-- BEGIN DATA FOR THE TASK --

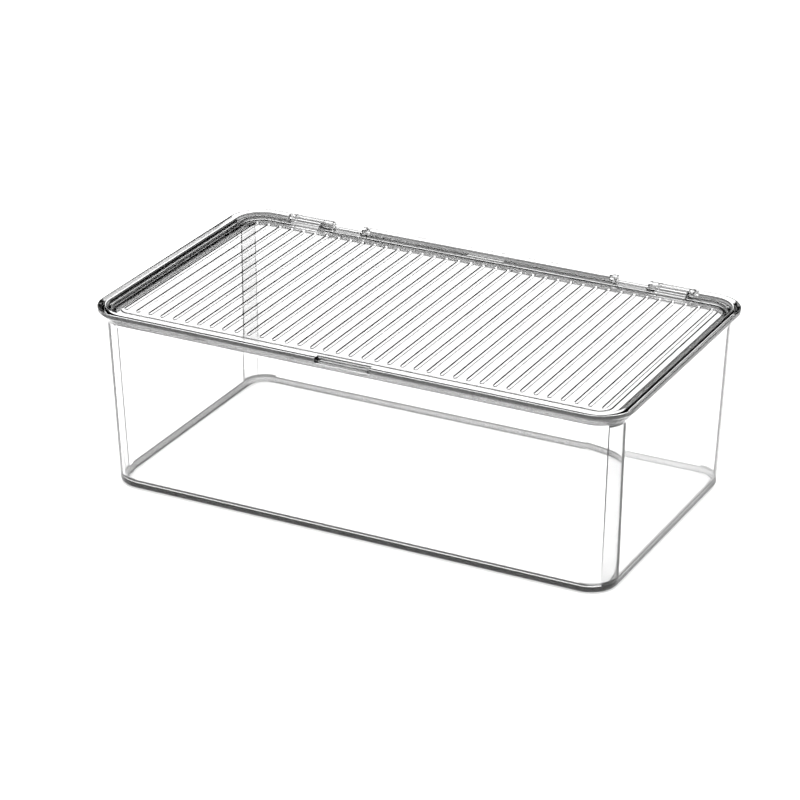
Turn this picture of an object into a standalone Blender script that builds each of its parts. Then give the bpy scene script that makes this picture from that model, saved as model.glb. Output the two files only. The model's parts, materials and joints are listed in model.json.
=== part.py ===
"""Clear fridge bin: a tapered tub with a seated, ribbed lid on two rear snap hinges.

Frame: origin under the middle of the base, +X to the right along the long side,
+Y to the rear (the hinge side), +Z up. Sizes are in metres. An inset is measured
inwards from the rim's outer edge, so a profile is a list of (inset, height) pairs.
"""
import math

import bmesh
import bpy

MM = 0.001

# Overall sizes
BIN_LENGTH = 275.0 * MM         # over the rim, along X
BIN_WIDTH = 157.0 * MM          # over the rim, along Y
BIN_HEIGHT = 93.0 * MM          # base to the top of the hinge ears
RIM_RADIUS = 17.5 * MM          # rim corner, seen from above

# Tub
BASE_INSET = 7.0 * MM           # rim edge to base edge, on every side
BASE_RADIUS = 14.0 * MM         # base corner, seen from above
BASE_FILLET = 2.5 * MM          # round where the wall meets the base
WALL = 2.0 * MM
FLOOR = 2.2 * MM
INNER_FILLET = 3.0 * MM         # round where the wall meets the floor
RIM_OVERHANG = 4.5 * MM         # rim edge to the wall just below the flare
RIM_DEPTH = 8.0 * MM            # rim top down to where the flare leaves the wall
LIP_FACE = 2.0 * MM             # upright outer face of the lip
LIP_UNDERCUT = 0.9 * MM         # inset of the lip's lower edge
LIP_CHAMFER = 1.0 * MM          # height of the slope under the lip's face
EDGE_ROUND = 0.6 * MM           # round on the lip's and the bead's edges
SEAT_DEPTH = 4.4 * MM           # rim top down to the ledge that carries the lid
LIP_WIDTH = 4.2 * MM            # outer to inner face of the lip

# Hinges: three ears, one pin and one lid barrel each, mirrored left and right
PIN_DIAMETER = 1.8 * MM
PIN_GAP = 0.3 * MM              # radial clearance of the pin in ears and barrel
EAR_WALL = 0.9 * MM             # material round the pin's seat in an ear
BARREL_WALL = 0.7 * MM          # material round the pin in the lid's barrel
STOP_WALL = 0.9 * MM            # lip left standing behind a barrel, which stops the lid
STOP_GAP = 0.3 * MM             # barrel to that wall
EAR_GAP = 0.5 * MM              # lid to ears, in front of and beside them
EAR_RISE = 1.0 * MM             # ear top above the rim
END_EAR_WIDTH = 2.2 * MM
MIDDLE_EAR_WIDTH = 5.0 * MM
HINGE_SETBACK = 49.2 * MM       # middle ear, from the rim's end
EAR_PITCH = 20.1 * MM           # middle ear to either end ear
BARREL_END_GAP = 0.35 * MM      # barrel end to the ear beside it
SNAP_SLOT = 0.8                 # mouth of an ear's seat, as a share of the pin
GUSSET_DROP = 4.5 * MM          # ear gusset below the ledge
CRADLE_DROP = 6.5 * MM          # thicker stretch of wall under the barrel
PIN_SHORTFALL = 0.6 * MM        # how far a pin stops short of the end ears' far faces
KNUCKLE_RISE = 1.5 * MM         # flat top of the lid's knuckle above the pin's axis
KNUCKLE_FLAT = 7.5 * MM         # inset where that flat top ends

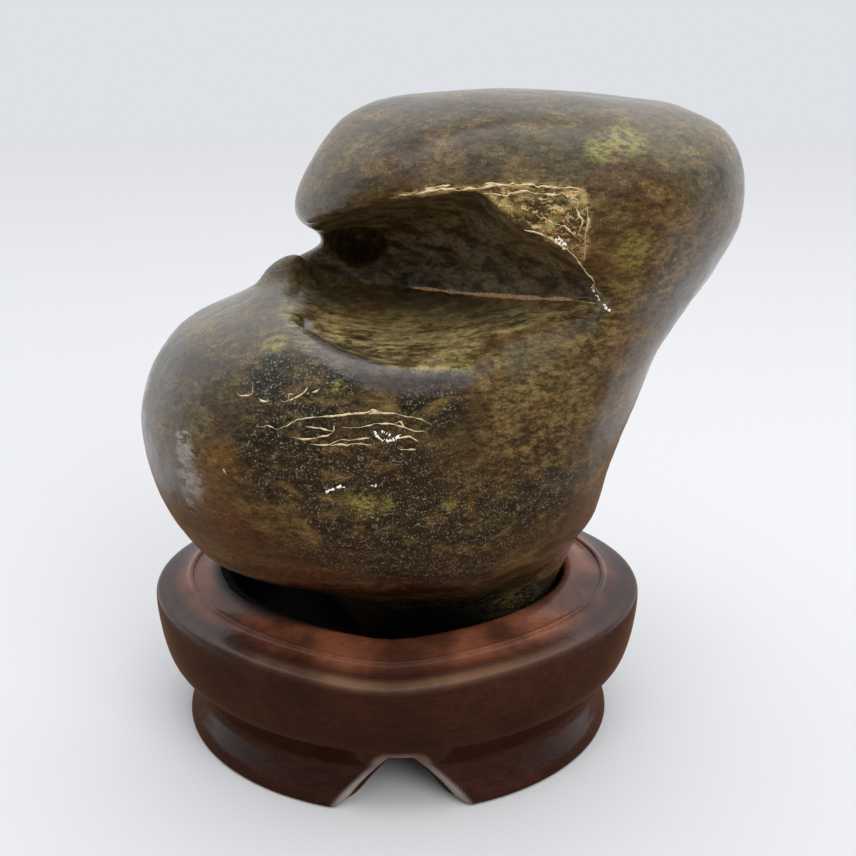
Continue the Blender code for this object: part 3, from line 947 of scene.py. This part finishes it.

-- END DATA FOR THE TASK --

# [AIM]
Copy out the full set of records precisely, leaving nothing out.

# [RESPONSE TO THIS EXERCISE]
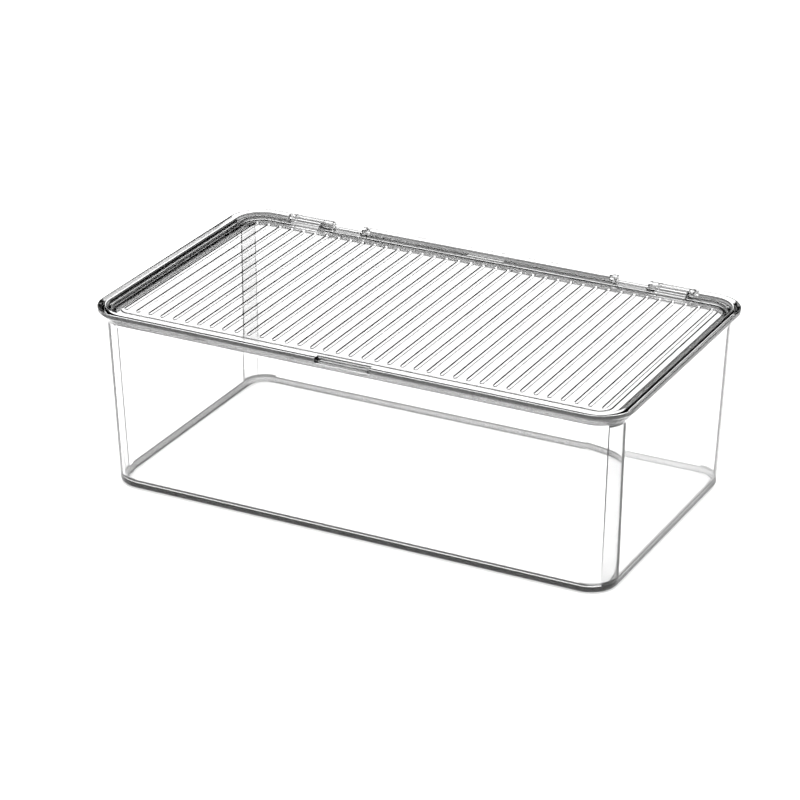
Turn this picture of an object into a standalone Blender script that builds each of its parts. Then give the bpy scene script that makes this picture from that model, saved as model.glb. Output the two files only. The model's parts, materials and joints are listed in model.json.
=== part.py ===
"""Clear fridge bin: a tapered tub with a seated, ribbed lid on two rear snap hinges.

Frame: origin under the middle of the base, +X to the right along the long side,
+Y to the rear (the hinge side), +Z up. Sizes are in metres. An inset is measured
inwards from the rim's outer edge, so a profile is a list of (inset, height) pairs.
"""
import math

import bmesh
import bpy

MM = 0.001

# Overall sizes
BIN_LENGTH = 275.0 * MM         # over the rim, along X
BIN_WIDTH = 157.0 * MM          # over the rim, along Y
BIN_HEIGHT = 93.0 * MM          # base to the top of the hinge ears
RIM_RADIUS = 17.5 * MM          # rim corner, seen from above

# Tub
BASE_INSET = 7.0 * MM           # rim edge to base edge, on every side
BASE_RADIUS = 14.0 * MM         # base corner, seen from above
BASE_FILLET = 2.5 * MM          # round where the wall meets the base
WALL = 2.0 * MM
FLOOR = 2.2 * MM
INNER_FILLET = 3.0 * MM         # round where the wall meets the floor
RIM_OVERHANG = 4.5 * MM         # rim edge to the wall just below the flare
RIM_DEPTH = 8.0 * MM            # rim top down to where the flare leaves the wall
LIP_FACE = 2.0 * MM             # upright outer face of the lip
LIP_UNDERCUT = 0.9 * MM         # inset of the lip's lower edge
LIP_CHAMFER = 1.0 * MM          # height of the slope under the lip's face
EDGE_ROUND = 0.6 * MM           # round on the lip's and the bead's edges
SEAT_DEPTH = 4.4 * MM           # rim top down to the ledge that carries the lid
LIP_WIDTH = 4.2 * MM            # outer to inner face of the lip

# Hinges: three ears, one pin and one lid barrel each, mirrored left and right
PIN_DIAMETER = 1.8 * MM
PIN_GAP = 0.3 * MM              # radial clearance of the pin in ears and barrel
EAR_WALL = 0.9 * MM             # material round the pin's seat in an ear
BARREL_WALL = 0.7 * MM          # material round the pin in the lid's barrel
STOP_WALL = 0.9 * MM            # lip left standing behind a barrel, which stops the lid
STOP_GAP = 0.3 * MM             # barrel to that wall
EAR_GAP = 0.5 * MM              # lid to ears, in front of and beside them
EAR_RISE = 1.0 * MM             # ear top above the rim
END_EAR_WIDTH = 2.2 * MM
MIDDLE_EAR_WIDTH = 5.0 * MM
HINGE_SETBACK = 49.2 * MM       # middle ear, from the rim's end
EAR_PITCH = 20.1 * MM           # middle ear to either end ear
BARREL_END_GAP = 0.35 * MM      # barrel end to the ear beside it
SNAP_SLOT = 0.8                 # mouth of an ear's seat, as a share of the pin
GUSSET_DROP = 4.5 * MM          # ear gusset below the ledge
CRADLE_DROP = 6.5 * MM          # thicker stretch of wall under the barrel
PIN_SHORTFALL = 0.6 * MM        # how far a pin stops short of the end ears' far faces
KNUCKLE_RISE = 1.5 * MM         # flat top of the lid's knuckle above the pin's axis
KNUCKLE_FLAT = 7.5 * MM         # inset where that flat top ends

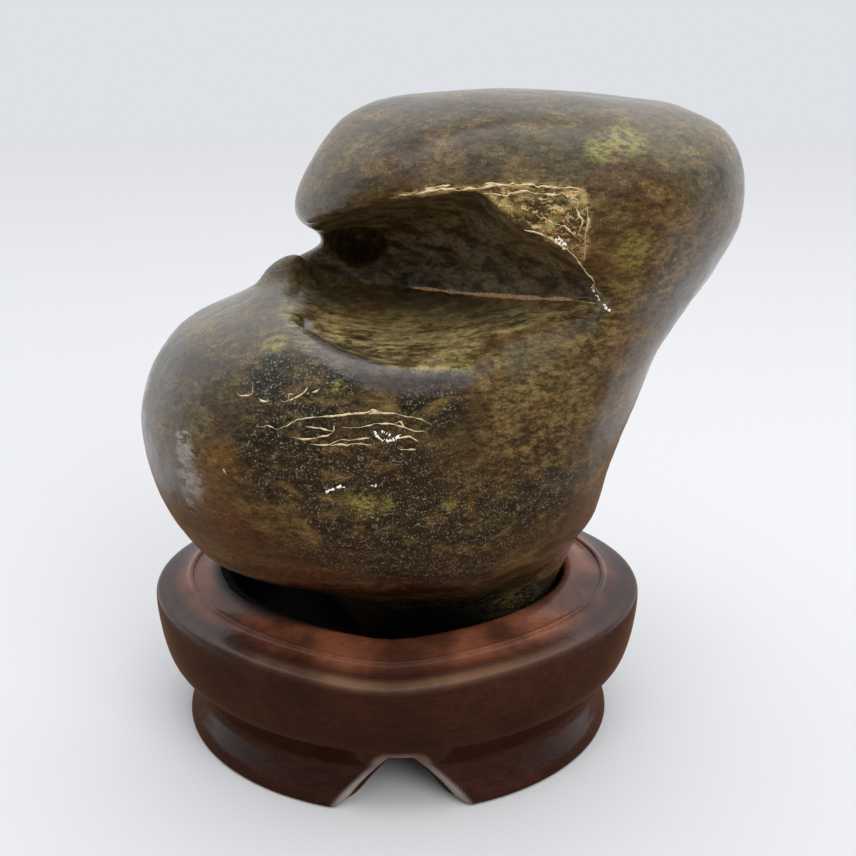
Continue the Blender code for this object: part 3, from line 947 of scene.py. This part finishes it.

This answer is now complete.